Anyway, I can see the current situation bite us in the back. Unless I have misunderstood the code, in this case, let me know :)

These steps could fix the situation :

- open_file() should not refer to the same thing used by the Handler to set Dancer headers
- there should be a way to indicate to Dancer that local files read / written are in a given charset
- also, my personal opinion is that the 'charset' setting could be utf8 by default, as utf8 is cool :) But that's not mandatory to fix the issues

Sadly, I don't know how to do that without adding a new setting, something like 'local_charset', or 'files_charset'... which would be used y open_file, the 'charset' be left as it is now, and used only for Dancer responses.

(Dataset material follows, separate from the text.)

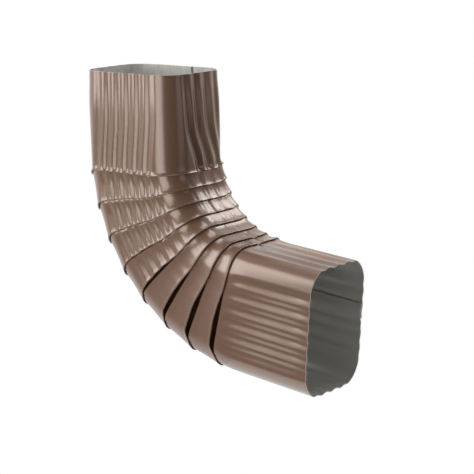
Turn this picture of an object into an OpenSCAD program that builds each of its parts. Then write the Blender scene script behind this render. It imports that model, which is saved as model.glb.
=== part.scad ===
// Rectangular downspout elbow that turns water sideways, folded from one ribbed sheet.
// Each pleat is an S fold: the upstream shell ends in a lip, the sheet doubles back
// under it and comes out again as the next shell. The folds are deep at the throat
// and almost nothing at the heel, which is what bends the tube.
// +Z runs up the inlet leg, the origin is the middle of the inlet opening,
// the throat is toward +X and the outlet points down and toward +X.

/* [Section] */
// Outside width of the tube in the plane of the bend
tube_w = 105; // [90:1:125]
// Outside width of the tube across the plane of the bend
tube_n = 69.5; // [62:0.5:84]
// Corner radius measured along the wide faces
corner_w = 24; // [18:0.5:27]
// Corner radius measured along the narrow faces
corner_n = 19; // [14:0.5:21]
// Thickness of the sheet
sheet_t = 0.6; // [0.5:0.05:0.8]

/* [Ribs] */
// Number of ribs on each wide face
ribs_wide = 5; // [3:2:7]
// Number of ribs on each narrow face
ribs_narrow = 3; // [2:1:4]
// Distance between neighbouring ribs
rib_pitch = 11.8; // [10.5:0.1:12.5]
// Depth of the grooves on the wide faces
groove_w = 1.4; // [0.8:0.1:2.4]
// Depth of the grooves on the narrow faces
groove_n = 2; // [0.8:0.1:2.4]

/* [Legs] */
// Length of the inlet leg along the heel, up to the first lip
inlet_leg = 83.5; // [70:0.5:110]
// Length of the outlet leg along the heel, from the last lip
outlet_leg = 97.5; // [80:0.5:125]
// How far the inlet leg swells out between its rim and the first pleat, on each side
swell = 1.4; // [0:0.1:2.5]

/* [Bend] */
// Angle between the inlet leg and the outlet leg
bend_angle = 85; // [70:1:88]
// Number of pleats
pleats = 8; // [7:1:9]
// Distance between neighbouring lips along the heel
heel_pitch = 31.6; // [29:0.1:35]
// How far the first lip stands out past the tube
first_lip = 2.6; // [1.5:0.1:3]
// How far the last lip stands out past the tube
last_lip = 1.2; // [0.5:0.1:2]
// Open gap inside each fold
fold_gap = 0.5; // [0.35:0.05:0.6]
// Depth of the fold at the heel
heel_tuck = 1; // [0.8:0.1:1.5]
// Lean of every lip toward the outlet, in degrees
lip_lean = 1.2; // [0:0.1:2]

/* [Seam] */
// Width of the lapped seam inside the far wide wall, as a share of the rib spacing
seam_lap = 1.05; // [0.98:0.01:1.12]

/* [Hidden] */
sheet_brown = [0.45, 0.35, 0.30];
kink = bend_angle / pleats;
flat_w = tube_w / 2 - corner_w;
flat_n = tube_n / 2 - corner_n;
pitch_w = pitch(ribs_wide, flat_w, corner_w);
pitch_n = pitch(ribs_narrow, flat_n, corner_n);
hem = 2 * sheet_t + fold_gap;
throat_tuck = 0.32 * tube_w * tan(kink);
fold_dip = 1.2;
seam_a = 1.15 * pitch_w;
seam_b = seam_a - seam_lap * pitch_w;

// Directions in the plane of the bend after a turn of t degrees
function down(t) = [sin(t), 0, -cos(t)];
function across(t) = [cos(t), 0, sin(t)];
function unit(v) = v / norm(v);

// Rib spacing: the grooves at both ends of a face may run onto the corners, but not far
function pitch(n, flat, radius) =
    max(2 * flat, min(rib_pitch * (n + 0.5), 2 * flat + 0.9 * radius)) / (n + 0.5);

// How far round a corner those grooves reach, in degrees
function ribbed(n, p, flat, radius) = asin(max(0, (n + 0.5) * p / 2 - flat) / radius);
end_w = ribbed(ribs_wide, pitch_w, flat_w, corner_w);
end_n = ribbed(ribs_narrow, pitch_n, flat_n, corner_n);

// One face as [distance along it, how deep in a groove], without its end points
function face(n, p, depth) = [for (i = [0:n]) let (g = (i - n / 2) * p) each [
    if (i > 0) [g - p / 4, 0],
    [g, depth],
    if (i < n) [g + p / 4, 0]]];

// The far wide face takes four more points on flat ribs, where the lap begins and ends
seam_ends = [-seam_a, -seam_a + 0.3, -seam_b - 0.3, -seam_b];
far_face = let (f = face(ribs_wide, pitch_w, groove_w))
    [for (i = [0:len(f) - 1]) each [
        f[i],
        for (s = seam_ends) if (i < len(f) - 1 && s > f[i][0] && s <= f[i + 1][0]) [s, 0]]];
function in_seam(t) = t > -seam_a + 0.2 && t < -seam_b - 0.2 ? 1 : 0;

// Points of the section as [x, y, outward x, outward y, groove, seam]
function wide(sy, x, groove, seam = 0) =
    let (a = max(0, abs(x) - flat_w) / corner_w, b = sqrt(1 - a * a))
    [x, sy * (flat_n + corner_n * b), sign(x) * a, sy * b, groove, seam];
function narrow(sx, y, groove) =
    let (a = max(0, abs(y) - flat_n) / corner_n, b = sqrt(1 - a * a))
    [sx * (flat_w + corner_w * b), y, sx * b, sign(y) * a, groove, 0];
function corner(sx, sy) = [for (i = [0:4])
    let (k = (sx * sy > 0 ? i : 4 - i) / 4, t = end_n + (90 - end_w - end_n) * k)
    [sx * (flat_w + corner_w * cos(t)), sy * (flat_n + corner_n * sin(t)),
        sx * cos(t), sy * sin(t), 0, 0]];

// The whole section, counterclockwise from the throat
near_face = face(ribs_wide, pitch_w, groove_w);
side_face = face(ribs_narrow, pitch_n, groove_n);
section = concat(
    [for (q = side_face) narrow(1, q[0], q[1])],
    corner(1, 1),
    [for (q = far_face) wide(1, -q[0], q[1], in_seam(q[0]))],
    corner(-1, 1),
    [for (q = side_face) narrow(-1, -q[0], q[1])],
    corner(-1, -1),
    [for (q = near_face) wide(-1, q[0], q[1])],
    corner(1, -1));
count = len(section);

// Share of the way from the heel to the throat
function reach(q) = min(1, max(0, q[0] / tube_w + 0.5));

// Heel point of every lip, number 0 is the inlet rim and the last one the outlet rim
function heel_step(j) = j == 0 ? inlet_leg * down(0)
    : (j < pleats ? heel_pitch : outlet_leg) * down(j * kink);
function heel(j) = j == 0 ? [-tube_w / 2, 0, 0] : heel(j - 1) + heel_step(j - 1);
function turn(j) = j == 0 ? 0 : j > pleats ? bend_angle : (j - 1) * kink + lip_lean;
function lip(j) = j == 0 ? 0 : j > pleats ? 0
    : first_lip + (last_lip - first_lip) * (j - 1) / (pleats - 1);

// Point of the outer skin: section point q in the plane of lip j, pushed out by e
// and moved down the tube by s
function skin(j, q, e, s = 0) = let (out = e - q[4])
    heel(j) + across(turn(j)) * (tube_w / 2 + q[0] + q[2] * out)
    + down(turn(j)) * s + [0, q[1] + q[3] * out, 0];

// Depth of the fold, which takes up most of the length that the throat has to lose
function tuck(q) = heel_tuck + throat_tuck * reach(q);

// The next shell starts under lip j and runs straight to lip j + 1
function outward(j, q) = across(turn(j)) * q[2] + [0, q[3], 0];
function mouth(j, q) = skin(j, q, lip(j) - hem - fold_gap);
function leg_start(q) = let (far = skin(pleats + 1, q, 0), m = mouth(pleats, q))
    m + (far - m) * 0.22 + outward(pleats, q) * 0.8;
function ahead(j, q) = (j < pleats ? skin(j + 1, q, lip(j + 1)) : leg_start(q)) - mouth(j, q);
function behind(j, q) = skin(j, q, lip(j)) - (j > 1 ? mouth(j - 1, q) : skin(0, q, swell));

// The hidden layers run on in line with the next shell and dip away from the one above
function slope(v, j, q) = v * outward(j, q) / (v * down(turn(j)));
function bottom(j, q) = let (
    v = ahead(j, q),
    w = v / (v * down(turn(j))),
    dip = max(0, slope(behind(j, q), j, q) - slope(v, j, q)))
    mouth(j, q) - (w + outward(j, q) * dip) * tuck(q) - outward(j, q) * fold_dip * reach(q);

function inlet_ring(k, swollen) = [for (q = section) skin(0, q, swollen, 0)
    + (skin(1, q, 0) - skin(0, q, 0)) * k];
rings = concat(
    [inlet_ring(0, 0), inlet_ring(0.3, swell), inlet_ring(0.8, swell)],
    [for (j = [1:pleats]) each [
        [for (q = section) skin(j, q, lip(j))],
        [for (q = section) skin(j, q, lip(j) - hem, 0.3)],
        [for (q = section) bottom(j, q) + outward(j, q) * fold_gap],
        [for (q = section) bottom(j, q)]]],
    [[for (q = section) leg_start(q)],
     [for (q = section) skin(pleats + 1, q, 0)]]);
last = len(rings) - 1;

// Inner skin: one sheet thickness inside, square to the sheet both ways
function side_dir(i, k) = rings[i][(k + 1) % count] - rings[i][(k + count - 1) % count];
function square_to(v, s) = unit(cross(s, v));
function under(i, k) = let (
    s = side_dir(i, k),
    p = rings[i][k],
    a = square_to(i > 0 ? p - rings[i - 1][k] : rings[1][k] - p, s),
    b = square_to(i < last ? rings[i + 1][k] - p : p - rings[last - 1][k], s),
    n = unit(a + b),
    lap = section[k][5] == 1 && (i < 2 || i == last) ? 2.3 : 1)
    p + n * (sheet_t * lap / max(0.7, n * a));
inner = [for (i = [0:last]) [for (k = [0:count - 1]) under(i, k)]];

points = concat([for (r = rings) each r], [for (r = inner) each r]);
size = (last + 1) * count;
function quad(a, b, c, d) = [[a, b, c], [a, c, d]];
faces = concat(
    [for (i = [0:last - 1], k = [0:count - 1]) let (m = (k + 1) % count)
        each quad(i * count + k, i * count + m, (i + 1) * count + m, (i + 1) * count + k)],
    [for (i = [0:last - 1], k = [0:count - 1]) let (m = (k + 1) % count)
        each quad(size + (i + 1) * count + k, size + (i + 1) * count + m,
            size + i * count + m, size + i * count + k)],
    [for (k = [0:count - 1]) let (m = (k + 1) % count)
        each quad(size + k, size + m, m, k)],
    [for (k = [0:count - 1]) let (m = (k + 1) % count, z = last * count)
        each quad(z + k, z + m, size + z + m, size + z + k)]);

module elbow() {
    color(sheet_brown) polyhedron(points = points, faces = faces, convexity = 12);
}

elbow();
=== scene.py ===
import math

import bpy
from mathutils import Matrix, Vector


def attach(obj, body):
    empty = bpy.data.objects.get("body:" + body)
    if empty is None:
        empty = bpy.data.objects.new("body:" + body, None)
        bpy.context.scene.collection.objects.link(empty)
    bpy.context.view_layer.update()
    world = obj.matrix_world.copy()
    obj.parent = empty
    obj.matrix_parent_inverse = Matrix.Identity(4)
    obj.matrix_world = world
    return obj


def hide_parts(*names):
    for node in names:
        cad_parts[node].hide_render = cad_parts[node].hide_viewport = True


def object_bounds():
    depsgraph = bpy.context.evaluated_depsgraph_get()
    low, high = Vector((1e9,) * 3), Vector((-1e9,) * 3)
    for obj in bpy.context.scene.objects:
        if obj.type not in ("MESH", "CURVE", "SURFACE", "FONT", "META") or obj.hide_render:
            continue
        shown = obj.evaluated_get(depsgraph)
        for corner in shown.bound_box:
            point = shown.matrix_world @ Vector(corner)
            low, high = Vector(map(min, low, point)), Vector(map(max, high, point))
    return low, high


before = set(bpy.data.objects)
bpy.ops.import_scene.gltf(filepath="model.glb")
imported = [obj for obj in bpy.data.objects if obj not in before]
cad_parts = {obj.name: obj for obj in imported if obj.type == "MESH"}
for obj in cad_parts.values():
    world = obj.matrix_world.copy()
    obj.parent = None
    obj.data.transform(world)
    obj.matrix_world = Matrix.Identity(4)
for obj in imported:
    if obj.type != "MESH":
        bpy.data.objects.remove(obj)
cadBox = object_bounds()
print("frame loaded", cadBox)


def srgb(r, g, b):
    def lin(c):
        c = c / 255
        return c / 12.92 if c <= 0.04045 else ((c + 0.055) / 1.055) ** 2.4
    return (lin(r), lin(g), lin(b), 1.0)


def addNode(tree, kind, settings=None, sockets=None):
    # one node: its settings first, then the values or links of its sockets
    node = tree.nodes.new(kind)
    for name, value in (settings or {}).items():
        setattr(node, name, value)
    for name, value in (sockets or {}).items():
        if isinstance(value, Val):
            tree.links.new(value.socket, node.inputs[name])
        elif isinstance(value, bpy.types.NodeSocket):
            tree.links.new(value, node.inputs[name])
        else:
            node.inputs[name].default_value = value
    return node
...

I would strongly suggest limiting the support to UTF-8 only in as many places as possible. I don't see any need to support templates in any other encoding in 2010, for example. Dancer doesn't have the burden of huge legacy systems and it should use this as its advantage. I would also suggest defaulting 'charset' to UTF-8 but that will break things for people not careful enough with their 8bit data.

Well, regarding file i/o, as long as we allow users to set their encoding, we are not limited to utf8. I suspect that a lot of linux operating system are still not using utf8. And Windows variants are not. As for what content Dancer returns, I agree that utf8 could be the only charset supported. But I wouldn't want to make that call by myself.

In addition, there is a catch : there is no strict separation between what is read from the file system and what is served by Dancer : static files are served directly, while templates, being generated by templating system, can produce files in different charsets.

So it seems difficult to draw a line between what 'charset' does and 'file_io_charset' would do.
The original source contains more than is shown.